The fact is that no matter what parts of this deal the Palestinians find objectionable, history shows us that every time the Palestinians reject statehood things usually end up getting worse for them. On top of that, the subsequent offers turn out to be not as favorable to Palestinians on borders and sovereignty. Of course, the Palestinians don't have to forget whatever aspects of this deal they don't like. But they should follow the examples of India, Pakistan, and Israel itself as nations that all accepted far less than perfect statehood offers instead of risking losing their chance at independence forever.

Don't call it a "Middle East" peace plan

No one should be fooled into accepting the long-held myth that achieving peace between Israelis and Palestinians holds some kind of key to peace in the entire region. The real conflict in the Middle East is between the Shia powers in Iran and the Sunni powers in Saudi Arabia.
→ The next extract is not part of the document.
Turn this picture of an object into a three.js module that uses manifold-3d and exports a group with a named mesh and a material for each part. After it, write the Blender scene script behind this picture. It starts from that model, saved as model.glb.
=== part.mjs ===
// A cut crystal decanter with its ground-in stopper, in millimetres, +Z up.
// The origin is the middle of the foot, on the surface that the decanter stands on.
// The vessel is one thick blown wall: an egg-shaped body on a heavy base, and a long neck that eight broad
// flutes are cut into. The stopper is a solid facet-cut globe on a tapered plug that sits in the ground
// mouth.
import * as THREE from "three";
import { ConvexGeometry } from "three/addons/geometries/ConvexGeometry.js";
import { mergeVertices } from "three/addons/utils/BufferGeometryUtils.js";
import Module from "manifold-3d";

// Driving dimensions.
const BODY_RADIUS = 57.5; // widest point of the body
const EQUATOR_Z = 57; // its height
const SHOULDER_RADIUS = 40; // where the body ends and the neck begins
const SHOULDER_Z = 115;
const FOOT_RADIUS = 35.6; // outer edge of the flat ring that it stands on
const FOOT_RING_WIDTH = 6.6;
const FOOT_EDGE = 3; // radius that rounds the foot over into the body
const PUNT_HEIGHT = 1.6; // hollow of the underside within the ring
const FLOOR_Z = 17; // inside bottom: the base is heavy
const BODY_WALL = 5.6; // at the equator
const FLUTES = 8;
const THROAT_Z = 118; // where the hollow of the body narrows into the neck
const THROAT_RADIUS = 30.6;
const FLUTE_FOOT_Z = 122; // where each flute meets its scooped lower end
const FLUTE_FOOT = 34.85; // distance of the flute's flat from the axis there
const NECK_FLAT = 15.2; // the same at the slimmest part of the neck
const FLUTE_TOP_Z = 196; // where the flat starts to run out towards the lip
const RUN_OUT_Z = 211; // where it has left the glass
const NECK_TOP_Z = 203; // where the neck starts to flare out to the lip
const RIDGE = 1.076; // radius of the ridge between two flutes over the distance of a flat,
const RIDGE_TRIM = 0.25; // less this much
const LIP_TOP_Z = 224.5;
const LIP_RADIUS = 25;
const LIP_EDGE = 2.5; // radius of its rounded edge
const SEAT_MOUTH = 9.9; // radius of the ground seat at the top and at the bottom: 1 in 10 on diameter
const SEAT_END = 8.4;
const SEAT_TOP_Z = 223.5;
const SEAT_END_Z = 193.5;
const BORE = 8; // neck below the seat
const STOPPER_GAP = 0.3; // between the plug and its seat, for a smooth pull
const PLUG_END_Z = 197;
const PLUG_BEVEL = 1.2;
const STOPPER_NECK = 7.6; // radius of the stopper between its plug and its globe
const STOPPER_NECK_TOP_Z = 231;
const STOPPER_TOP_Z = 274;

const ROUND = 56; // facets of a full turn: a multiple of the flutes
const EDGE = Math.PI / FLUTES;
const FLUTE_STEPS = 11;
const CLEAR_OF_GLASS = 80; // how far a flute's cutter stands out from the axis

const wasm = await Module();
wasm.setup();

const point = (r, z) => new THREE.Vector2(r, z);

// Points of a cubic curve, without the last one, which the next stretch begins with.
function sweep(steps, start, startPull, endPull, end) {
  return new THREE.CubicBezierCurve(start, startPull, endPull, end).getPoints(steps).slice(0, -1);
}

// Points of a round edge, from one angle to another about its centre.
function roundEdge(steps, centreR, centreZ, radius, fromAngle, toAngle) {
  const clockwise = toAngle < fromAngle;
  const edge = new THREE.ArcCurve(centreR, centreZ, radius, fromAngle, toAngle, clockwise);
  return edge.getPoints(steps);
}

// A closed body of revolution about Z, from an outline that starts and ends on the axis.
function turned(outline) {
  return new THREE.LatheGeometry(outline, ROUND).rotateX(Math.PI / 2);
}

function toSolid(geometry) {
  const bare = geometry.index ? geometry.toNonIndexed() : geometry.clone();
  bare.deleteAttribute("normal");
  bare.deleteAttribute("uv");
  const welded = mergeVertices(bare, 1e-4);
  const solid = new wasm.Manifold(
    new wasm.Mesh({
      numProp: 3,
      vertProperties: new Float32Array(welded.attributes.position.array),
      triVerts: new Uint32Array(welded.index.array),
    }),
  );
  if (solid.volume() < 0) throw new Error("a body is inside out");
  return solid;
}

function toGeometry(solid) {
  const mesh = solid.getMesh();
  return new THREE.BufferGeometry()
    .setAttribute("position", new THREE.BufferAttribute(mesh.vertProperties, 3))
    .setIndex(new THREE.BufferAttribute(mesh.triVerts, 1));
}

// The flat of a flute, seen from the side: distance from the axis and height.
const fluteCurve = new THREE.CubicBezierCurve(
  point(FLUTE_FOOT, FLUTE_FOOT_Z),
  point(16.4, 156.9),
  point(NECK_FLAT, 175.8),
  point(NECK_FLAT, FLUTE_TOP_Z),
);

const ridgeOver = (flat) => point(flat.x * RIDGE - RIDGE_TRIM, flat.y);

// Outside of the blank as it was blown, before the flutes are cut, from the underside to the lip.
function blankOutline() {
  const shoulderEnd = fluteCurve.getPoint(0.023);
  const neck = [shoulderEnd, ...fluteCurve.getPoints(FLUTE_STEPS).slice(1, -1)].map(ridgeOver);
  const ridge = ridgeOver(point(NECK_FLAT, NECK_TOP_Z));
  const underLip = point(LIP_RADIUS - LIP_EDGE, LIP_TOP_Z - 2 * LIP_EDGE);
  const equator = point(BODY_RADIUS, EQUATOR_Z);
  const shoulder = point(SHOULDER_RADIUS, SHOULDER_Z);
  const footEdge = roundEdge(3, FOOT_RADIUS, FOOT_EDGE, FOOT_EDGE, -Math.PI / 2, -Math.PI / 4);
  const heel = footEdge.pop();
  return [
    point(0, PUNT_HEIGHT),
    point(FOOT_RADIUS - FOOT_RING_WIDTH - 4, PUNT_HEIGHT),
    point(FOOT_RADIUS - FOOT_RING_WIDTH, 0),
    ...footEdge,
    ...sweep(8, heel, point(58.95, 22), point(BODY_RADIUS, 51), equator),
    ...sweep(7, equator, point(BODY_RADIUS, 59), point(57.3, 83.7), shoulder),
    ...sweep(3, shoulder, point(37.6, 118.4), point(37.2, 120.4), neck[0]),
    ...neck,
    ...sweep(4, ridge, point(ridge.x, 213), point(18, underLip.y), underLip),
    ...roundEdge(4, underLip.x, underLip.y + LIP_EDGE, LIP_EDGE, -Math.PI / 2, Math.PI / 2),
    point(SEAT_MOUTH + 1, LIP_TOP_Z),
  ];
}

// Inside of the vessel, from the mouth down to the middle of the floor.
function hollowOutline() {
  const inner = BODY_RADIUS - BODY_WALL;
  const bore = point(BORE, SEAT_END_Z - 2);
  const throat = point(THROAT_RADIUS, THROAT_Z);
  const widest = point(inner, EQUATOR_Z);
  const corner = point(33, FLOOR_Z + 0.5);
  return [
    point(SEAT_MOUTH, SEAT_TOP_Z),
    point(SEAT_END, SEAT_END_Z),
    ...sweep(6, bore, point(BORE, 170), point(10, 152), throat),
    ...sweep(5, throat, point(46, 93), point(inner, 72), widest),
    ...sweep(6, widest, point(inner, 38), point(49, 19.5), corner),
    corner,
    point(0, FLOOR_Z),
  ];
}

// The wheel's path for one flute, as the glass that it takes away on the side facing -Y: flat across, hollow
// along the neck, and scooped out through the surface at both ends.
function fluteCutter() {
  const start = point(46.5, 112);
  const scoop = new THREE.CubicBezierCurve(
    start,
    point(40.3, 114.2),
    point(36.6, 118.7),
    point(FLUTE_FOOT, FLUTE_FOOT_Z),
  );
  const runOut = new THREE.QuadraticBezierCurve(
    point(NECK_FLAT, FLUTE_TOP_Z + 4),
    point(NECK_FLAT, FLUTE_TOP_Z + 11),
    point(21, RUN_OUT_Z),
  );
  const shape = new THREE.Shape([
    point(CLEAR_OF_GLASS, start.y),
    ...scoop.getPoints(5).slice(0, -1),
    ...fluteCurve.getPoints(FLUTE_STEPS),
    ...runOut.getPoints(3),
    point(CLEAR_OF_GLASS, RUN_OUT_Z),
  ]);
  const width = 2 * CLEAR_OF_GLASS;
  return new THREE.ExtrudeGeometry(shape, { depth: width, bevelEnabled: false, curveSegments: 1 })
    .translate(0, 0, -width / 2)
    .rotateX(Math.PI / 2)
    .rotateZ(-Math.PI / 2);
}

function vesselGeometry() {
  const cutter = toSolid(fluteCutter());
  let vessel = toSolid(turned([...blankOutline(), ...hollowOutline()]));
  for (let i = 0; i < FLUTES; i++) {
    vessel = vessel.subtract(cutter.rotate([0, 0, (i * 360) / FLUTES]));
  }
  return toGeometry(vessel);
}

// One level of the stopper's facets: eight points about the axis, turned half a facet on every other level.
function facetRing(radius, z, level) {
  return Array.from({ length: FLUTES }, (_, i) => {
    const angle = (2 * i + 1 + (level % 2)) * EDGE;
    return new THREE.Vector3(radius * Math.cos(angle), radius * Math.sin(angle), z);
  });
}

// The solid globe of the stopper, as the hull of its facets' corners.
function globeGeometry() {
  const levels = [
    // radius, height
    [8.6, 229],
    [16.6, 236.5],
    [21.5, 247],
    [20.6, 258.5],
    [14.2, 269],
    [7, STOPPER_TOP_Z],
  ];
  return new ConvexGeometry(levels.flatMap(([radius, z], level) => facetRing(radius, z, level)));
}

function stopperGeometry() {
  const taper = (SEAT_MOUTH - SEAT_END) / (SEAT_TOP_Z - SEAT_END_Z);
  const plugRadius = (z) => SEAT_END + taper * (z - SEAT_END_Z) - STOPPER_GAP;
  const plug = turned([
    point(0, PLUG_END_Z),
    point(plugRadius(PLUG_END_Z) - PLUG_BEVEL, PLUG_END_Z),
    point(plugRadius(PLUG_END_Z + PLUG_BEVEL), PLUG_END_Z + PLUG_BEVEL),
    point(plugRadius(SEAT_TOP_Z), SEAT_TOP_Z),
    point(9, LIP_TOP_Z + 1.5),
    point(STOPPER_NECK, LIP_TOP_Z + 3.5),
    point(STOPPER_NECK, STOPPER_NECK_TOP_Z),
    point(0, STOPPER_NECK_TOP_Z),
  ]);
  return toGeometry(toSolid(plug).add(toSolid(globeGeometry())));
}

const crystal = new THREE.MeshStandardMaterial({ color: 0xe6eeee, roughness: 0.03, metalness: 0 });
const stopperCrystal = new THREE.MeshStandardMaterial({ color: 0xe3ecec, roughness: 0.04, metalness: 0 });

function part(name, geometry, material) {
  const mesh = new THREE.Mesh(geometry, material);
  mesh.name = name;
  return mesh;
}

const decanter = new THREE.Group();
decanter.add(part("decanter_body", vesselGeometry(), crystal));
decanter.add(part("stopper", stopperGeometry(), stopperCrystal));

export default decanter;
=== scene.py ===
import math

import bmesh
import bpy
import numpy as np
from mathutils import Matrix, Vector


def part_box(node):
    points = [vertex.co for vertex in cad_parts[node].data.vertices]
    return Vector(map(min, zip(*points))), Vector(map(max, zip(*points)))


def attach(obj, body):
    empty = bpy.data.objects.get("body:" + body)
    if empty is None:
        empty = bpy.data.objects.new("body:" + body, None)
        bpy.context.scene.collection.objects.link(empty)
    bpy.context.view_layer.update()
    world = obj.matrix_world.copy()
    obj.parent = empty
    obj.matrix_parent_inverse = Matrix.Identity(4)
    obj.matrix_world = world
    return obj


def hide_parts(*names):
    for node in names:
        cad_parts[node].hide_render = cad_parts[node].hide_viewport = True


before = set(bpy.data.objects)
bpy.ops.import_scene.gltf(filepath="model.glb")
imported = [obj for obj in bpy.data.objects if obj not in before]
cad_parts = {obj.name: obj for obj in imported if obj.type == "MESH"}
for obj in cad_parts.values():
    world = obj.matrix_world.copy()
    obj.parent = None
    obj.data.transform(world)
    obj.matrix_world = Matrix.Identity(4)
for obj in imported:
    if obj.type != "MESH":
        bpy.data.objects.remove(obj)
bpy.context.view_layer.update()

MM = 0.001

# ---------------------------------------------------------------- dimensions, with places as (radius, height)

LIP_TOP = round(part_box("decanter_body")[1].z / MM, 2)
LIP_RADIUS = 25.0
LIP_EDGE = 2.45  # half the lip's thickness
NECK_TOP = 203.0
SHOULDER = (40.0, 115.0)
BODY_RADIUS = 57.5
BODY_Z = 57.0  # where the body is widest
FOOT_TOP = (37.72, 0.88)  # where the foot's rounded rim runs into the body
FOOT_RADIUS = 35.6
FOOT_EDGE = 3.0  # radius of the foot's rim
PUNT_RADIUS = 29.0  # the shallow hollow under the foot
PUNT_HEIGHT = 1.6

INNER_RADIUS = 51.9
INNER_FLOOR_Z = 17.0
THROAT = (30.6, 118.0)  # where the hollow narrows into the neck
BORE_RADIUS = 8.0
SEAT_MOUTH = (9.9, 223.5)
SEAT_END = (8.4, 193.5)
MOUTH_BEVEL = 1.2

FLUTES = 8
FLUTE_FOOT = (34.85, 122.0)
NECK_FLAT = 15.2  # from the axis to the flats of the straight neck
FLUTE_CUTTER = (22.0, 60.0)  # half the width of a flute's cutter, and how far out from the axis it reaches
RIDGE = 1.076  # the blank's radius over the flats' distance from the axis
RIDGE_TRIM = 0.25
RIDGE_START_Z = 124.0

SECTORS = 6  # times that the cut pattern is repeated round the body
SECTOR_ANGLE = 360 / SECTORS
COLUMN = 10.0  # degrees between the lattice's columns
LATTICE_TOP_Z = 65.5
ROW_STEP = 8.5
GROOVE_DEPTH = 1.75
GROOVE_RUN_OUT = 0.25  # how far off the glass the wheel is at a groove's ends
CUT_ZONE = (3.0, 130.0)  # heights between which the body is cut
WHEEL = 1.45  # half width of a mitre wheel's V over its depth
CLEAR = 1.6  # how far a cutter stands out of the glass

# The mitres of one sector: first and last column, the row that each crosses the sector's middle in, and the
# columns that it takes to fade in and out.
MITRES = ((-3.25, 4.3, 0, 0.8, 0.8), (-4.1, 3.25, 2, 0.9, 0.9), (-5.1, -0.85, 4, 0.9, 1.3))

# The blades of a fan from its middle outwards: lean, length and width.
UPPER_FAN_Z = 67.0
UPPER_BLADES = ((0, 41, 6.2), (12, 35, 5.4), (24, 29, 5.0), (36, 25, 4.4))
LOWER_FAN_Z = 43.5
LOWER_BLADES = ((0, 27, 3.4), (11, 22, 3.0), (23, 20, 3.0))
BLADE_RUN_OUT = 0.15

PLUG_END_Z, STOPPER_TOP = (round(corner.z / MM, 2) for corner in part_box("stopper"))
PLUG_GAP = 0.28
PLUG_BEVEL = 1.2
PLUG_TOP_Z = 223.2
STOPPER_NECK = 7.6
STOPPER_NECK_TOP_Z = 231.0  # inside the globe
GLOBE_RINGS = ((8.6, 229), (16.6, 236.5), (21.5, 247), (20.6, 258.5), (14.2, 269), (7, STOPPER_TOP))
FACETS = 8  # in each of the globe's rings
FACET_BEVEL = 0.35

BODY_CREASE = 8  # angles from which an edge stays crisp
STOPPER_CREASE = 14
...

In fact, Saudi Arabia's cozying up to Israel in recent years is all about strengthening the kingdom's hand against Tehran. If we want to see peace in the Middle East, the Iranian-Saudi conflict is the one to resolve. The bad news is the Sunni-Shia fight is an older and tougher rift to fix than even the Israeli-Palestinian impasse.
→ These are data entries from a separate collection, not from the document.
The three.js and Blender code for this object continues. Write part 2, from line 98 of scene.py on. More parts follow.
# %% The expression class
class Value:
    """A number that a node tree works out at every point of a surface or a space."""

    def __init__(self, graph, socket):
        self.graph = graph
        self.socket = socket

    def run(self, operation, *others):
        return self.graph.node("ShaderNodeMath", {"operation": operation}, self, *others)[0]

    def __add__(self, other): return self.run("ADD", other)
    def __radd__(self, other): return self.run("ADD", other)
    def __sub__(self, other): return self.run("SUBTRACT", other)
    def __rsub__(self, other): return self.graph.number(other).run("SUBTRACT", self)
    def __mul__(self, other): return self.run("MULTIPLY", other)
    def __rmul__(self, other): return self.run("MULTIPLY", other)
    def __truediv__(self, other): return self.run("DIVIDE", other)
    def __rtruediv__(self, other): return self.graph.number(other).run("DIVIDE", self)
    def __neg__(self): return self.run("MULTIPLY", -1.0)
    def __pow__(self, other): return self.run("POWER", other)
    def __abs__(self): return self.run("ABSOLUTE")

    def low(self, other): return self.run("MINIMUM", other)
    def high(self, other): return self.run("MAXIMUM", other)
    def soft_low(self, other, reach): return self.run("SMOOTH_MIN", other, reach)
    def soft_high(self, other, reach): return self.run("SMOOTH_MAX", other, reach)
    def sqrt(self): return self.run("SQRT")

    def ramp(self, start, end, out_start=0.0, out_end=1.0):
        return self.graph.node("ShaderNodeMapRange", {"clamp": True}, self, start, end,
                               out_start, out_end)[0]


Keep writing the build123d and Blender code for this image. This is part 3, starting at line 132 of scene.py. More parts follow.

The good news is the plan is likely to get at least tacit support from Saudi Arabia and its aligned Sunni nations, despite its more favorable terms for Israel. This is a sign that Israel and more of its neighbors are coexisting peacefully without using the Palestinian issue as an excuse to continue hostilities.

So while the plan is supposedly intended to bring peace between Israel and the Palestinians, it's more likely to succeed in bringing peace between Israel and Arabs living far beyond its borders.

That's the win-win Israel is seeking while the Trump administration uses the plan to prove it truly is Israel's best friend.